**THE PROBLEM**
Keep every line where the word "picture" appears; drop the rest.

3D code data

[Begin]

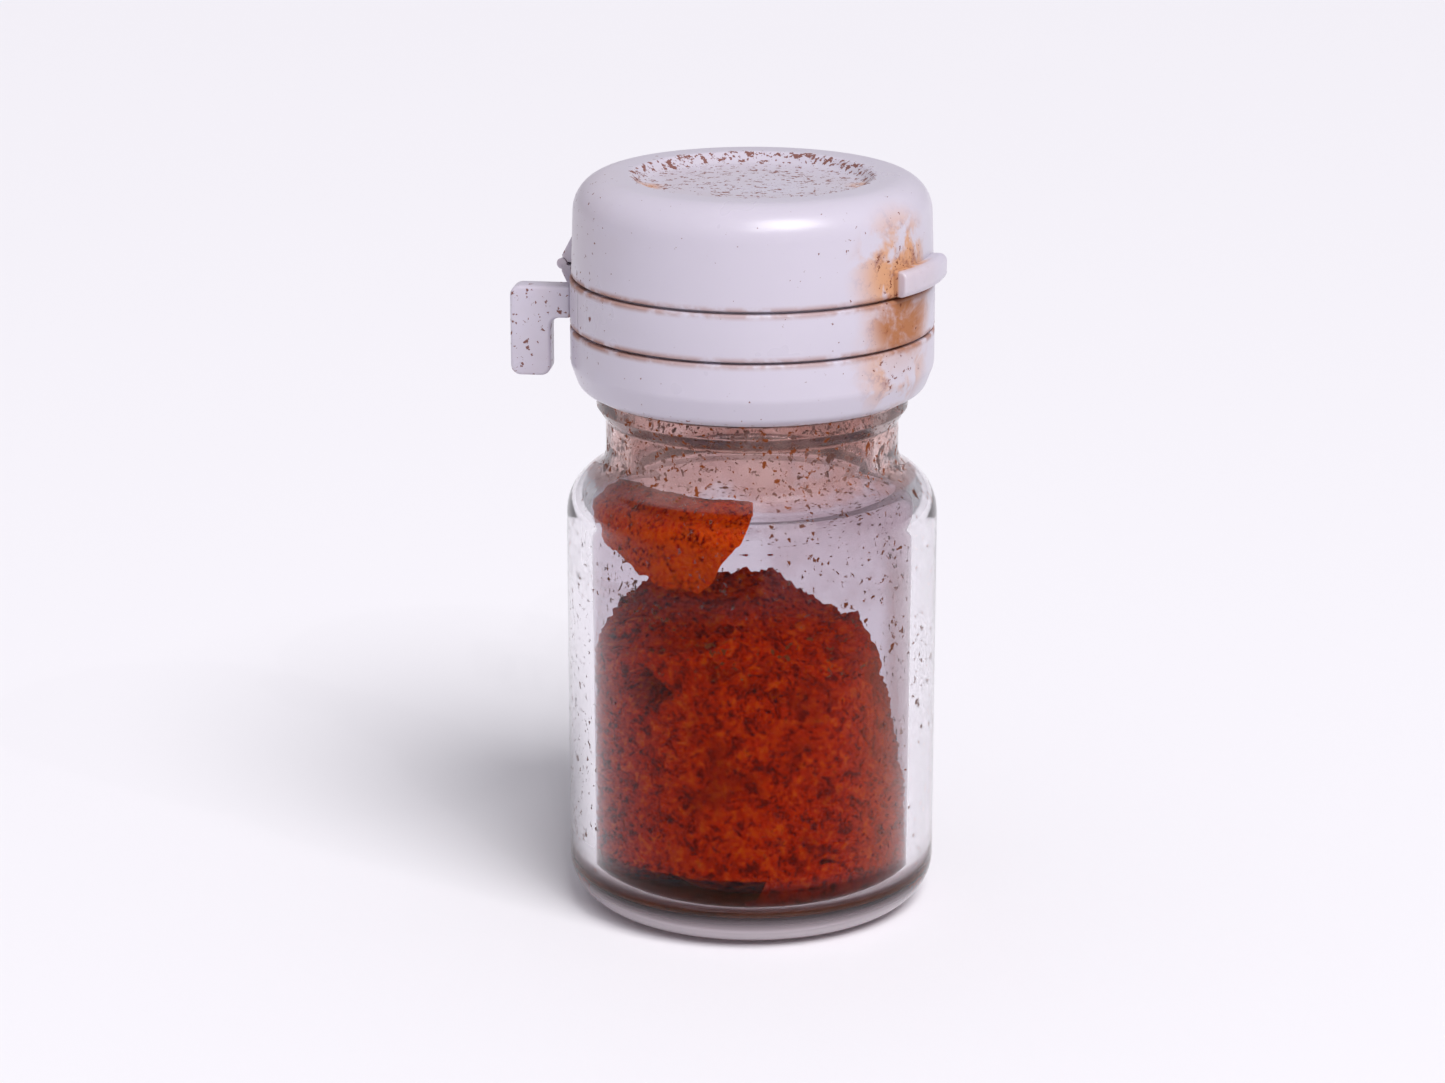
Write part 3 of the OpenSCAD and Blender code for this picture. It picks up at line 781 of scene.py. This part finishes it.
class VIAL_OT_lid(bpy.types.Operator):
    """Build the lid with its dish, the thumb ledge and the plug seal"""
    bl_idname = "vial.lid"
    bl_label = "Lid"

    def execute(self, context):
        _, cap, _ = settings()
        mat = material("cap_plastic", plastic_material, cap)
        low, high = LID[0].z, LID[1].z
        lid_r = CAP_R - 0.08 * MM
        top_r = lid_r - 0.2 * MM
        ceiling = PLUG[1].z
        e = cap.edge
        floor_z = high - cap.dish_depth
        outline = rounded([(0, floor_z, 0), (cap.dish - 0.7 * MM, floor_z, 0.9 * MM),
                           (cap.dish, high, 0.5 * MM),
                           (top_r, high, cap.top_round), (lid_r, low, e * 1.4), (lid_r - cap.wall, low, e),
                           (lid_r - cap.wall, ceiling - 0.9 * MM, 0.5 * MM),
                           (lid_r - 2 * cap.wall, ceiling, 0.4 * MM),
                           (0, ceiling, 0)], 12)
        finished(spin_profile(outline, False, steps=224), "lid_shell", "lid", mat, ["lid"])
        lift, reach = LEDGE[0].z, CAP_R - 0.08 * MM + 0.85 * MM
        outline = rounded([(top_r - 0.1 * MM, lift, 0), (reach, lift, 0.45 * MM),
                           (reach, LEDGE[1].z, 0.45 * MM),
                           (top_r - 0.1 * MM, LEDGE[1].z, 0)], 6)
        bm = soften(spin_profile(outline, True, LEDGE_FROM, LEDGE_TO, 40), 60, 0.4 * MM, 5)
        finished(bm, "ledge", "lid", mat, ["thumb_ledge"])
        r, wall, tip = PLUG[1].x, 1.2 * MM, PLUG[0].z
        outline = rounded([(r - wall, ceiling, 0), (r - wall, tip, 0.25 * MM),
                           (r - 0.22 * MM, tip, 0.25 * MM),
                           (r, RIM_Z - 0.4 * MM, 0.3 * MM), (r, ceiling, 0)], 6)
        finished(spin_profile(outline, True, steps=160), "plug", "lid", mat, ["plug_seal"])
        return {"FINISHED"}


class VIAL_OT_tab(bpy.types.Operator):
    """Build the hanging pull tab"""
    bl_idname = "vial.tab"
    bl_label = "Pull tab"

    def execute(self, context):
        _, cap, _ = settings()
        mat = material("cap_plastic", plastic_material, cap)
        low, high = TAB[0].z, TAB[1].z
        outer, leg = CAP_R + 3.6 * MM, CAP_R + 1.2 * MM
        arm = STRIP[0].z
        inner = CAP_R - 0.03 * MM
        outline = rounded([(inner, arm, 0), (leg, arm, 0.55 * MM), (leg, low, 0.6 * MM),
                           (outer, low, 0.6 * MM),
                           (outer, high, 0.6 * MM), (inner, high, 0)], 7)
        bm = soften(prism(outline, cap.tab, TAB_AT), 60, 0.22 * MM, 4)
        finished(bm, "tab", "tab", mat, ["pull_tab"])
        return {"FINISHED"}


class VIAL_OT_films(bpy.types.Operator):
    """Build the hinge lug and give the films and the hinge strap their plastic"""
    bl_idname = "vial.films"
    bl_label = "Films and hinge"

    def execute(self, context):
        _, cap, _ = settings()
        mat = material("cap_plastic", plastic_material, cap)
        joint = next(j for j in frame["joints"] if j["name"] == "lid_hinge")
        hinge = Vector(joint["pos_m"])
        hinge_r, hinge_z = Vector((hinge.x, hinge.y)).length, hinge.z
        film = 0.32 * MM
        skin = 0.05 * MM
        wall = hinge_r - CAP_R + 0.08 * MM
        arc = []
        for a in range(161, 90, -9):
            turn = math.radians(a)
            arc.append((hinge_r + (film + skin) * math.cos(turn), hinge_z + (film + skin) * math.sin(turn)))
        outline = [Vector(p) for p in ([(hinge_r - wall - 0.3 * MM, hinge_z + 0.08 * MM)] + arc +
                                       [(hinge_r, hinge_z + film * 1.6),
                                        (hinge_r - wall * 0.93, hinge_z + 1.9 * MM),
                                        (hinge_r - wall - 0.3 * MM, hinge_z + 1.9 * MM)])]
        bm = soften(prism(outline, 4.0 * MM, HINGE_AT), 70, 0.06 * MM)
        finished(bm, "hinge_lug", "lid", mat, [])
        for name in ("lower_membrane", "upper_membrane", "hinge_strap", "film_hinge"):
            mesh = frame["nodes"][name].data
            mesh.materials.clear()
            mesh.materials.append(mat)
        return {"FINISHED"}


# where the small lights stand that make the glints
GLINTS = ((0.01, -0.30, 0.29), (0.022, -0.30, 0.27), (0.13, -0.28, 0.30), (0.24, -0.20, 0.30))


class VIAL_OT_stage(bpy.types.Operator):
    """Set up the camera, the floor and the light"""
    bl_idname = "vial.stage"
    bl_label = "Stage"

    def execute(self, context):
        scene, s = context.scene, context.scene.vial_stage
        aim = Vector((-1.75 * MM, 0, 22 * MM))
        data = bpy.data.cameras.new("camera")
        data.lens, data.clip_start, data.clip_end = s.lens, 0.01, 20
        cam = bpy.data.objects.new("camera", data)
        scene.collection.objects.link(cam)
        away = Vector((0, -math.cos(s.elevation), math.sin(s.elevation)))
        cam.location = aim + away * s.distance
        cam.rotation_euler = (-away).to_track_quat("-Z", "Y").to_euler()
        scene.camera = cam
        bm = bmesh.new()
        bmesh.ops.create_circle(bm, cap_ends=True, segments=96, radius=3.0)
        mesh = bpy.data.meshes.new("floor")
        bm.to_mesh(mesh)
        bm.free()
        floor = bpy.data.objects.new("floor", mesh)
        scene.collection.objects.link(floor)
        n = Net("floor")
        tone = n.mix(n.noise(6, 2), tuple(s.floor), tuple(c * 0.985 for c in s.floor))
        mesh.materials.append(n.set(Base_Color=tone, Roughness=0.7, Specular_IOR_Level=0.2))
        world = bpy.data.worlds.new("studio")
        world.use_nodes = True
        back = world.node_tree.nodes["Background"]
        back.inputs[0].default_value = (0.95, 0.93, 1.0, 1)
        back.inputs[1].default_value = s.world
        scene.world = world
        sun = bpy.data.lights.new("key", "SUN")
        sun.energy, sun.angle, sun.color = s.key, math.radians(32), (1.0, 0.985, 1.0)
        lamp = bpy.data.objects.new("key", sun)
        lamp.rotation_euler = Vector((0.36, -0.62, 0.95)).to_track_quat("Z", "Y").to_euler()
        scene.collection.objects.link(lamp)
        for i, spot in enumerate(GLINTS):
            light = bpy.data.lights.new(f"glint_{i}", "AREA")
            light.energy, light.size, light.color = 0.05, 0.003, (1.0, 0.985, 1.0)
            lamp = bpy.data.objects.new(f"glint_{i}", light)
            lamp.location = spot
            lamp.rotation_euler = (Vector(spot) - aim).to_track_quat("Z", "Y").to_euler()
            scene.collection.objects.link(lamp)
        scene.view_settings.view_transform = "Standard"
        return {"FINISHED"}


class VIAL_PT_panel(bpy.types.Panel):
    """Sidebar panel of the vial"""
    bl_idname = "VIAL_PT_panel"
    bl_label = "Powder Sample Vial"
    bl_space_type = "VIEW_3D"
    bl_region_type = "UI"
    bl_category = "Vial"

    def draw(self, context):
        for group in GROUPS:
            box = self.layout.box()
            box.label(text=group.capitalize())
            data = getattr(context.scene, "vial_" + group)
            for key in data.bl_rna.properties.keys():
                if key not in ("rna_type", "name"):
                    box.prop(data, key)
        for op in OPERATORS:
            self.layout.operator(op.bl_idname)


GROUPS = {"glass": VIAL_PG_glass, "cap": VIAL_PG_cap, "powder": VIAL_PG_powder, "stage": VIAL_PG_stage}
OPERATORS = (VIAL_OT_stage, VIAL_OT_glass, VIAL_OT_powder, VIAL_OT_ring, VIAL_OT_lid, VIAL_OT_tab,
             VIAL_OT_films)


def register():
    for cls in (*GROUPS.values(), *OPERATORS, VIAL_PT_panel):
        bpy.utils.register_class(cls)
    for name, cls in GROUPS.items():
        setattr(bpy.types.Scene, "vial_" + name, bpy.props.PointerProperty(type=cls))


def unregister():
    for name in GROUPS:
        delattr(bpy.types.Scene, "vial_" + name)
    for cls in (VIAL_PT_panel, *reversed(OPERATORS), *reversed(GROUPS.values())):
        bpy.utils.unregister_class(cls)


def main():
    register()
    for op in OPERATORS:
        getattr(bpy.ops.vial, op.bl_idname.split(".")[1])()


if __name__ == "__main__":
    main()
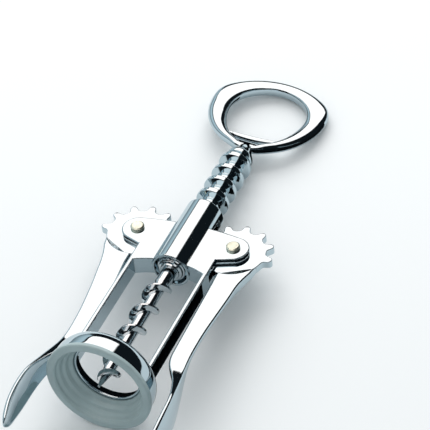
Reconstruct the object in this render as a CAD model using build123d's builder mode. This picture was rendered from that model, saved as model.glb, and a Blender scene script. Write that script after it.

[End]

**WORKED SOLUTION**
Write part 3 of the OpenSCAD and Blender code for this picture. It picks up at line 781 of scene.py. This part finishes it.
Reconstruct the object in this render as a CAD model using build123d's builder mode. This picture was rendered from that model, saved as model.glb, and a Blender scene script. Write that script after it.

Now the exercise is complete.